Weniger spektakulär, eher unaufgeregt, verlief das Finale in Abu Dhabi. Nimmersatt Max Verstappen räumte auch im letzten Saisonrennen ab. Problemlos und entspannt setzte sich der Super-Bulle von der Poleposition gegen Charles Leclerc (Ferrari) und George Russell im Mercedes durch. 19 Siege in 22 Rennen bedeutet die Rekord-Sieg-Quote von 86,4 Prozent. Mit 54 Gesamtsiegen übertrumpft die Rennmaschine „Magic Max“ Vierfach-Weltmeister Sebastian Vettel. „Es war eine ganz besondere Saison, die wir sehr genossen haben, und wir sind sehr stolz auf das, was wir erreicht haben“, so Verstappen bei Sky.

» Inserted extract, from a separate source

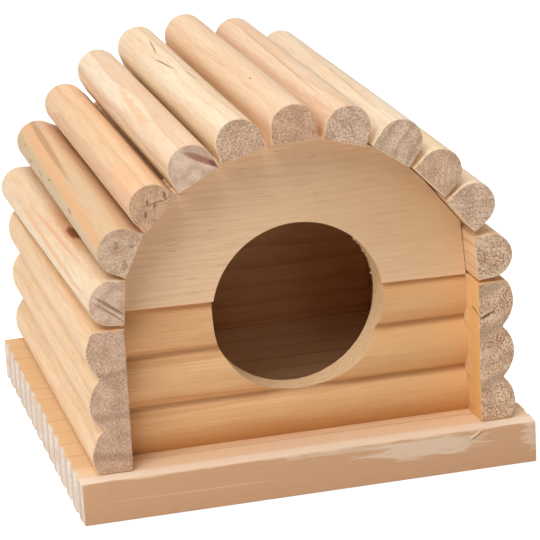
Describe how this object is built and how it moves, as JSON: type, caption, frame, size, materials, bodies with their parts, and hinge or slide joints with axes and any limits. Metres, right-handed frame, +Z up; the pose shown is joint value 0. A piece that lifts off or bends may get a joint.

Einziges Spannungselement in dem überschaubar aufregenden Rennen war der Zweikampf zwischen Mercedes und Ferrari um Platz zwei in der Teamwertung hinter Red Bull. Mit ihren Plätzen drei und neun verteidigten Russell und Lewis Hamilton mit hauchdünnem Vorsprung von drei Punkten (409:406) die Vize-WM in der Konstrukteurswertung. Dieser Titel ist für das einst erfolgsverwöhnte Team Mercedes nicht mehr als die „goldene Ananas“ als Trostpflaster.